Tunka Radio Extension (Tunka-Rex)
The Tunka Radio Extension (Tunka-Rex) is an array of 25 radio antenna stations at the Tunka-133 experiment, covering an area of approximately 1 km². While Tunka-133 measures the Cherenkov light of air showers in the energy range up to 1 EeV, Tunka-Rex measures the radio emission of the same air showers. Tunka-Rex started operation on 8 October 2012 with 18 antenna stations and was extended to 25 stations in October 2013. Thus, Tunka is currently the world-wide unique place for performing Chrenkov-Radio hybrid measurements of ultra-high energy cosmic rays.
In 2014, Tunka-Rex will be extended by approx. 20 additional radio antennas triggered by the scintillator extension of Tunka detecting the secondary particles of the air shower. This enables radio measurements around the clock, independent of the light conditions.
The goals of Tunka-Rex are:
- A cross-calibration of the radio and the Chrenkov signal emitted by air showers. This allows to determine which precision radio measurements have for the energy and mass of the primary cosmic ray particles.
- Demonstrating that radio antenna arrays allow to cover relatively large areas with a cost-effective and efficient technology for ultra-high energy cosmic rays.

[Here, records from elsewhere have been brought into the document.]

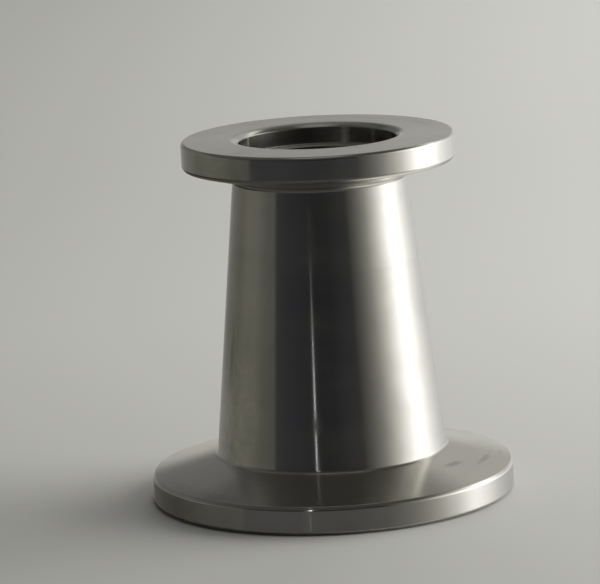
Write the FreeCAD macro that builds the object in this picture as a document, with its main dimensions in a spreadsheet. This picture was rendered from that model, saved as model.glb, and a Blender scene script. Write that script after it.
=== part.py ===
import FreeCAD, Part
import os
import Sketcher
from enum import IntEnum

# Conical reducer for clamp-flange vacuum pipework, turned in one piece from stainless bar.
# It stands on its large flange, with the Z axis along the flow passage and Z = 0 at the large sealing face.

os.makedirs("parts", exist_ok=True)

NODE = "conical_reducer"

# Driving sizes in millimetres and degrees
SIZES = {
    # Face to face
    "overall_length": 40.0,
    # Flanges: outside diameter, and the straight rim before the clamp taper
    "large_flange_diameter": 40.0,
    "small_flange_diameter": 30.0,
    "large_rim_thickness": 2.9,
    "small_rim_thickness": 2.9,
    # Slope of both clamp tapers from the sealing faces
    "clamp_taper_angle": 15.0,
    # Recesses that hold the centring rings
    "large_recess_diameter": 26.2,
    "large_recess_depth": 2.4,
    "small_recess_diameter": 17.3,
    "small_recess_depth": 2.4,
    # Ledges that the centring rings rest on, from each recess in to the bore
    "large_ledge_width": 2.05,
    "small_ledge_width": 0.775,
    # Wall of the cone, measured square to the axis, which makes its ends 25.4 and 19.05 across
    "wall_thickness": 1.65,
    # Broken edges at 45 degrees: rims at the sealing faces, rims at the tapers, recess mouths and ledges
    "face_edge_chamfer": 0.25,
    "taper_edge_chamfer": 0.3,
    "mouth_chamfer": 0.5,
    "ledge_chamfer": 0.2,
    # Radius that the tool leaves between each taper and the cone
    "root_radius": 0.6,
}

# Radii as expressions of the sheet's sizes
LARGE_FLANGE_RADIUS = "Sizes.large_flange_diameter / 2"
SMALL_FLANGE_RADIUS = "Sizes.small_flange_diameter / 2"
LARGE_RECESS_RADIUS = "Sizes.large_recess_diameter / 2"
SMALL_RECESS_RADIUS = "Sizes.small_recess_diameter / 2"
LARGE_BORE_RADIUS = f"({LARGE_RECESS_RADIUS} - Sizes.large_ledge_width)"
SMALL_BORE_RADIUS = f"({SMALL_RECESS_RADIUS} - Sizes.small_ledge_width)"
LARGE_CONE_RADIUS = f"({LARGE_BORE_RADIUS} + Sizes.wall_thickness)"
SMALL_CONE_RADIUS = f"({SMALL_BORE_RADIUS} + Sizes.wall_thickness)"

# Heights above the large sealing face
TAPER_SLOPE = "tan(Sizes.clamp_taper_angle * 1 deg)"
BASE = "0"
TOP = "Sizes.overall_length"
LARGE_RIM_EDGE = "Sizes.large_rim_thickness"
SMALL_RIM_EDGE = f"{TOP} - Sizes.small_rim_thickness"
LARGE_ROOT = f"{LARGE_RIM_EDGE} + ({LARGE_FLANGE_RADIUS} - {LARGE_CONE_RADIUS}) * {TAPER_SLOPE}"
SMALL_ROOT = f"{SMALL_RIM_EDGE} - ({SMALL_FLANGE_RADIUS} - {SMALL_CONE_RADIUS}) * {TAPER_SLOPE}"
LARGE_LEDGE = "Sizes.large_recess_depth"
SMALL_LEDGE = f"{TOP} - Sizes.small_recess_depth"

AXIS = "0"
FULL_TURN = 360
MATCH_TOLERANCE = 1e-4


class SketchAxis(IntEnum):
    """Sketcher's numbers for its own axes."""

    HORIZONTAL = -1
    VERTICAL = -2


class SketchPoint(IntEnum):
    """Sketcher's numbers for the points of a line, a circle or an axis."""

    START = 1
    END = 2
    CENTRE = 3


ORIGIN_POINT = (SketchAxis.HORIZONTAL, SketchPoint.START)


def make_sheet(document):
    """Put the driving sizes in a spreadsheet, one per row, each with an alias."""
    sheet = document.addObject("Spreadsheet::Sheet", "Sizes")
    for row, (alias, value) in enumerate(SIZES.items(), start=1):
        sheet.set(f"A{row}", alias.replace("_", " "))
        sheet.set(f"B{row}", str(value))
        sheet.setAlias(f"B{row}", alias)
    document.recompute()
    return sheet


def origin_plane(body, role):
    """Give one of the body's own origin planes."""
    return next(plane for plane in body.Origin.OriginFeatures if plane.Role == role)


def turned_profile(body, name, corners):
    """Draw a closed half section with X as radius and Y as height.

    Each corner is held by its radius and its height, both bound to the sheet.
    """
    sketch = body.newObject("Sketcher::SketchObject", name)
    sketch.AttachmentSupport = (origin_plane(body, "XZ_Plane"), "")
    sketch.MapMode = "FlatFace"
    points = [
        FreeCAD.Vector(float(sketch.evalExpression(radius)), float(sketch.evalExpression(height)), 0)
        for radius, height in corners.values()
    ]
    for start, end in zip(points, points[1:] + points[:1]):
        sketch.addGeometry(Part.LineSegment(start, end))
    for line in range(len(points)):
        following = (line + 1) % len(points)
        ends = (line, SketchPoint.END, following, SketchPoint.START)
        sketch.addConstraint(Sketcher.Constraint("Coincident", *ends))
    for line, (corner, (radius, height)) in enumerate(corners.items()):
        if radius == AXIS:
            hold_on_axis(sketch, line, SketchAxis.VERTICAL)
        else:
            hold_corner(sketch, "DistanceX", line, points[line].x, f"{corner}_radius", radius)
        if height == BASE:
            hold_on_axis(sketch, line, SketchAxis.HORIZONTAL)
        else:
            hold_corner(sketch, "DistanceY", line, points[line].y, f"{corner}_height", height)
    return sketch


def hold_on_axis(sketch, line, axis):
    """Hold the start of a line on one of the sketch's axes."""
    sketch.addConstraint(Sketcher.Constraint("PointOnObject", line, SketchPoint.START, axis))


def hold_corner(sketch, direction, line, value, name, expression):
    """Dimension the start of a line from the sketch's origin and bind the dimension."""
    ends = (*ORIGIN_POINT, line, SketchPoint.START)
    index = sketch.addConstraint(Sketcher.Constraint(direction, *ends, value))
    sketch.renameConstraint(index, name)
    sketch.setExpression(f"Constraints.{name}", expression)


def add_blank(body):
    """Revolve the outside: rim, clamp taper, cone, clamp taper and rim, with flat sealing faces."""
    sketch = turned_profile(body, "OutsideProfile", {
        "base_centre": (AXIS, BASE),
        "large_face_edge": (LARGE_FLANGE_RADIUS, BASE),
        "large_rim_edge": (LARGE_FLANGE_RADIUS, LARGE_RIM_EDGE),
        "large_root": (LARGE_CONE_RADIUS, LARGE_ROOT),
        "small_root": (SMALL_CONE_RADIUS, SMALL_ROOT),
        "small_rim_edge": (SMALL_FLANGE_RADIUS, SMALL_RIM_EDGE),
        "small_face_edge": (SMALL_FLANGE_RADIUS, TOP),
        "top_centre": (AXIS, TOP),
    })
    blank = body.newObject("PartDesign::Revolution", "TurnedBlank")
    blank.Profile = sketch
    blank.ReferenceAxis = (sketch, ["V_Axis"])
    blank.Angle = FULL_TURN
    sketch.Visibility = False
    return blank


def add_flow_passage(body):
    """Groove the through passage: a straight land in each flange and a cone parallel to the outside."""
    sketch = turned_profile(body, "PassageProfile", {
        "base_centre": (AXIS, BASE),
        "large_end": (LARGE_BORE_RADIUS, BASE),
        "large_land_end": (LARGE_BORE_RADIUS, LARGE_ROOT),
        "small_land_end": (SMALL_BORE_RADIUS, SMALL_ROOT),
        "small_end": (SMALL_BORE_RADIUS, TOP),
        "top_centre": (AXIS, TOP),
    })
    passage = body.newObject("PartDesign::Groove", "FlowPassage")
    passage.Profile = sketch
    passage.ReferenceAxis = (sketch, ["V_Axis"])
    passage.Angle = FULL_TURN
    sketch.Visibility = False
    return passage


def add_ring_recess(body, end, diameter, depth, face_height, into_positive_z):
    """Counterbore one sealing face for the centring ring."""
    sketch = body.newObject("Sketcher::SketchObject", f"{end}RecessCircle")
    sketch.AttachmentSupport = (origin_plane(body, "XY_Plane"), "")
    sketch.MapMode = "FlatFace"
    sketch.setExpression("AttachmentOffset.Base.z", face_height)
    radius = float(sketch.evalExpression(diameter)) / 2
    circle = sketch.addGeometry(Part.Circle(FreeCAD.Vector(), FreeCAD.Vector(0, 0, 1), radius))
    sketch.addConstraint(Sketcher.Constraint("Coincident", circle, SketchPoint.CENTRE, *ORIGIN_POINT))
    index = sketch.addConstraint(Sketcher.Constraint("Diameter", circle, 2 * radius))
    sketch.renameConstraint(index, "recess_diameter")
    sketch.setExpression("Constraints.recess_diameter", diameter)
    recess = body.newObject("PartDesign::Pocket", f"{end}RingRecess")
    recess.Profile = sketch
    recess.setExpression("Length", depth)
    recess.Reversed = into_positive_z
    sketch.Visibility = False
    return recess


def circles_at(feature, places):
    """Name the feature's circular edges that have the given radii and heights."""
    wanted = [
        (float(feature.evalExpression(radius)), float(feature.evalExpression(height)))
        for radius, height in places
    ]
    names = [
        f"Edge{number}"
        for number, edge in enumerate(feature.Shape.Edges, start=1)
        if isinstance(edge.Curve, Part.Circle)
        and any(
            abs(edge.Curve.Radius - radius) < MATCH_TOLERANCE
            and abs(edge.Curve.Center.z - height) < MATCH_TOLERANCE
            for radius, height in wanted
        )
    ]
    if len(names) != len(wanted):
        raise RuntimeError(f"{feature.Name}: {len(names)} of {len(wanted)} edges found")
    return names


def dress_edges(document, body, kind, name, size, places):
    """Chamfer or fillet circular edges of the body's last feature."""
    document.recompute()
    base = body.Tip
    feature = body.newObject(f"PartDesign::{kind}", name)
    feature.Base = (base, circles_at(base, places))
    feature.setExpression("Radius" if kind == "Fillet" else "Size", size)
    return feature


def require_less_material(document, before, cut):
    """Stop if a cut removed nothing."""
    document.recompute()
    if cut.Shape.Volume >= before - MATCH_TOLERANCE:
        raise RuntimeError(f"{cut.Name} cuts nothing")
    return cut.Shape.Volume


def build_reducer(document):
    """Build the reducer as one body."""
    body = document.addObject("PartDesign::Body", "Reducer")
    body.Label = NODE
    body.Placement = FreeCAD.Placement()
    blank = add_blank(body)
    document.recompute()
    volume = blank.Shape.Volume
    volume = require_less_material(document, volume, add_flow_passage(body))
    large_recess = add_ring_recess(
        body, "Large", "Sizes.large_recess_diameter", "Sizes.large_recess_depth", BASE, True)
    volume = require_less_material(document, volume, large_recess)
    small_recess = add_ring_recess(
        body, "Small", "Sizes.small_recess_diameter", "Sizes.small_recess_depth", TOP, False)
    require_less_material(document, volume, small_recess)
    dress_edges(document, body, "Fillet", "RootFillets", "Sizes.root_radius", [
        (LARGE_CONE_RADIUS, LARGE_ROOT),
        (SMALL_CONE_RADIUS, SMALL_ROOT),
    ])
    dress_edges(document, body, "Chamfer", "FaceEdgeChamfers", "Sizes.face_edge_chamfer", [
        (LARGE_FLANGE_RADIUS, BASE),
        (SMALL_FLANGE_RADIUS, TOP),
    ])
    dress_edges(document, body, "Chamfer", "TaperEdgeChamfers", "Sizes.taper_edge_chamfer", [
        (LARGE_FLANGE_RADIUS, LARGE_RIM_EDGE),
        (SMALL_FLANGE_RADIUS, SMALL_RIM_EDGE),
    ])
    dress_edges(document, body, "Chamfer", "MouthChamfers", "Sizes.mouth_chamfer", [
        (LARGE_RECESS_RADIUS, BASE),
        (SMALL_RECESS_RADIUS, TOP),
    ])
    dress_edges(document, body, "Chamfer", "LedgeChamfers", "Sizes.ledge_chamfer", [
        (LARGE_BORE_RADIUS, LARGE_LEDGE),
        (SMALL_BORE_RADIUS, SMALL_LEDGE),
    ])
    document.recompute()
    return body


def require_sound(document, parts):
    """Stop if a feature failed or a shape isn't a valid solid."""
    for item in document.Objects:
        if "Invalid" in item.State or "Error" in item.State:
            raise RuntimeError(f"{item.Label} failed")
    for part in parts:
        if part.Shape.isNull() or not part.Shape.isValid():
            raise RuntimeError(f"{part.Label} has no valid shape")


drawing = FreeCAD.newDocument("ConicalReducer")
make_sheet(drawing)
reducer = build_reducer(drawing)
require_sound(drawing, [reducer])
reducer.Shape.exportStep(f"parts/{reducer.Label}.step")
print(f"{reducer.Label}: volume {reducer.Shape.Volume:.1f} mm3")
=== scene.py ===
"""A turned conical reducer with two clamp flanges, standing on its large flange."""

import logging
import math
from dataclasses import dataclass
from enum import Enum
from typing import Sequence

import bpy
from mathutils import Matrix, Vector


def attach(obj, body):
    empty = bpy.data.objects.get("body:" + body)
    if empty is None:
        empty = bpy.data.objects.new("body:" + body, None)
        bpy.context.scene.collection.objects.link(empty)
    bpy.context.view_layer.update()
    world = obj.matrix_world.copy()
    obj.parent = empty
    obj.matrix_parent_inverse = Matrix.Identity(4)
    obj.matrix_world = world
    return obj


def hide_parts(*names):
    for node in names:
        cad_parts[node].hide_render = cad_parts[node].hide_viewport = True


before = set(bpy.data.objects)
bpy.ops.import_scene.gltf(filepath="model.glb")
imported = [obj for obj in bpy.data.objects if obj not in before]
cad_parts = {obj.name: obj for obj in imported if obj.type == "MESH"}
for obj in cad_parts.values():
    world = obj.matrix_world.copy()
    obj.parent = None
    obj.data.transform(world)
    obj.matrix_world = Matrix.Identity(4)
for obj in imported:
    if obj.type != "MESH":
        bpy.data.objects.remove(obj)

NODE = "conical_reducer"
BODY = "root"
CUT_MARK = "cut"
PHOTO_WIDTH = 600
MM = 0.001
MICROWATT = 0.000001
NOISE_MEAN = 0.5

Color = tuple[float, float, float]
Socket = bpy.types.NodeSocket

log = logging.getLogger("conical_reducer")


class Cut(Enum):
    """The cuts that leave a surface of their own, by the number that the faces carry."""

    CONE = 0
    FLANGE = 1
    FACING = 2
    BORING = 3
    LEDGE = 4


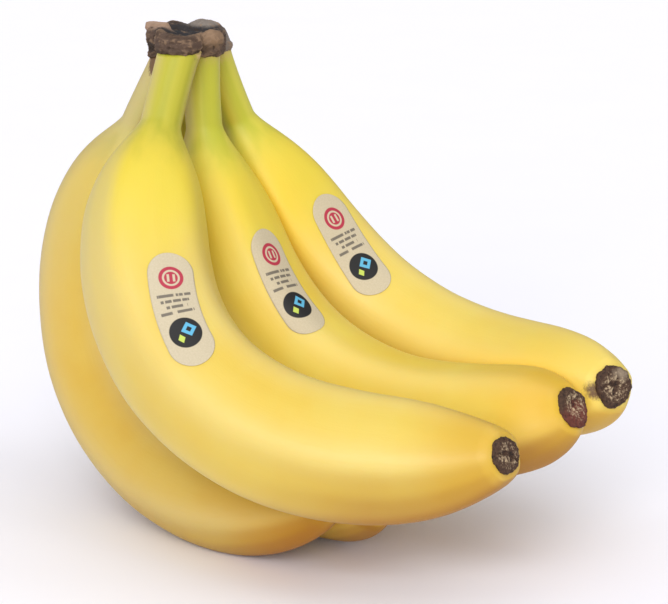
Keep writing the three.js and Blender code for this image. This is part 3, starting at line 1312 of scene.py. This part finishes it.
@dataclass(frozen=True)
class BlossomEnd:
    """The dried remains of the flower on a finger's tip.

    The knob stands its height over the tip and reaches into it by its foot. Its rim is the squarer the
    smaller square is. The hollow and the creases are how deep its face is sunk. A crease's width, reach and
    bend and the gap between the two are shares of the knob's radius, as is the lump by which its outline
    strays. The second crease is turned by an angle in radians and is shallower.
    """

    around: int = 150
    across: int = 84
    height: float = 1.8
    foot: float = 1.2
    square: float = 0.5
    lump: float = 0.11
    hollow: float = 0.3
    crease: float = 0.9
    crease_width: float = 0.1
    crease_reach: float = 0.7
    crease_bend: float = 0.16
    crease_turn: float = 1.25
    crease_apart: float = 0.15
    crease_fade: float = 0.4
    fold_height: float = 0.3
    grain_height: float = 0.28
    proud_rounds: int = 12
    proud_span: float = 0.9

    def build(self, hand: Hand, finger: Finger, finish: bpy.types.Material) -> None:
        """Builds the knob on one finger.

        Args:
            hand: The hand with its finished skins.
            finger: The finger.
            finish: The material.
        """
        tip, forward, back, side, radius = hand.tip(finger.name)
        offset = Vector((finger.seed * 3.7, finger.seed * 1.3, finger.seed * 2.1))
        body = bmesh.new()
        rows: list[list[bmesh.types.BMVert]] = []
        face: list[float] = []
        for row in range(1, self.across):
            wide, high = self._profile(row / self.across)
            face += [1 - wide if row * 2 > self.across else 0.0] * self.around
            wide *= finger.knob
            ring: list[bmesh.types.BMVert] = []
            for column in range(self.around):
                angle = column / self.around * math.tau
                flat = Vector((math.cos(angle), math.sin(angle), 0)) * wide
                lump = 1 + self.lump * noise.fractal(flat * 0.8 + offset, 0.9, 2.0, 2)
                sink = self._crease(flat, finger.seed) if row * 2 > self.across else 0.0
                local = Vector((flat.x * radius * lump, flat.y * radius * lump, high - sink))
                ring.append(body.verts.new(tip + back * local.x + side * local.y + forward * local.z))
            rows.append(ring)
        first = body.verts.new(tip - forward * self.foot)
        middle = self._profile(1.0)[1] - self._crease(Vector((0, 0, 0)), finger.seed)
        last = body.verts.new(tip + forward * middle)
        for column in range(self.around):
            following = (column + 1) % self.around
            body.faces.new((first, rows[0][following], rows[0][column]))
            body.faces.new((last, rows[-1][column], rows[-1][following]))
            for low, high in zip(rows, rows[1:]):
                body.faces.new((low[column], low[following], high[following], high[column]))
        mesh = bpy.data.meshes.new(finger.blossom_name)
        body.to_mesh(mesh)
        body.free()
        outward(mesh)
        self._roughen(mesh, offset)
        write_field(mesh, "face", np.array(face + [0.0, 1.0]))
        to_piece(finger.blossom_name + "_dry", mesh, finger.blossom_name, finish)

    def _profile(self, share: float) -> tuple[float, float]:
        """Gives the knob's outline.

        Args:
            share: The place on it, from 0 at its foot to 1 in the middle of its face.

        Returns:
            The width as a share of the radius, and the height over the tip.
        """
        turn = share * math.pi
        wide = math.sin(turn) ** self.square
        high = 0.5 * (self.height + self.foot) * (1 - math.cos(turn)) - self.foot
        if share > 0.5:
            high -= self.hollow * ((share - 0.5) * 2) ** 3
        return wide, high

    def _crease(self, flat: Vector, seed: int) -> float:
        """Gives the depth of the two slits that cross the face where the flower's parts fell off.

        Args:
            flat: The place on the face, in shares of the radius.
            seed: What turns the slits.

        Returns:
            The depth.
        """
        depth = 0.0
        for i in range(2):
            turn = seed * 1.7 + i * self.crease_turn
            aside = flat.x * math.sin(turn) - flat.y * math.cos(turn)
            along = flat.x * math.cos(turn) + flat.y * math.sin(turn)
            bend = self.crease_bend * math.sin(along * 3 + seed)
            off = aside - bend + self.crease_apart * (i - 0.5)
            slit = math.exp(-((off / self.crease_width) ** 2))
            depth += slit * math.exp(-((along / self.crease_reach) ** 4)) * (1 - self.crease_fade * i)
        return self.crease * min(depth, 1.0)

    def _roughen(self, mesh: bpy.types.Mesh, offset: Vector) -> None:
        """Adds the folds and grains, and stores how far each point stands out.

        Args:
            mesh: The knob, changed in place.
            offset: Where its noises are read from.
        """
        points, normals = read_points(mesh), read_normals(mesh)
        for i in range(len(points)):
            spot = Vector(points[i]) + offset
            folds = noise.ridged_multi_fractal(spot * 0.3, 0.9, 2.1, 3, 0.9, 2.0)
            grains = noise.fractal(spot * 0.9, 0.8, 2.1, 3)
            points[i] += normals[i] * (self.fold_height * (folds - 1.0) + self.grain_height * grains)
        write_points(mesh, points)
        proud = 0.5 + cavity_of(mesh, self.proud_rounds) / self.proud_span
        write_field(mesh, "proud", np.clip(proud, 0, 1))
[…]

- Enhancing the duty cycle of Tunka by an order of magnitude, since radio measurements are possible during almost any weather conditions, while Chrenkov light measurements of air showers can only be performed during clear and moonless nights. Although no stand-alone mode is foreseen for the operation of Tunka-Rex, this goal can be achieved by combining Tunka-Rex with the planned Tunka enhancement of scintillaton detectors.
Consequently, Tunka-Rex is a path-finder experiment for a new and promising detection technology for ultra-high energy cosmic rays. It contributes to the still unsolved question, from where the highest energy particles ever measured in the universe do originate.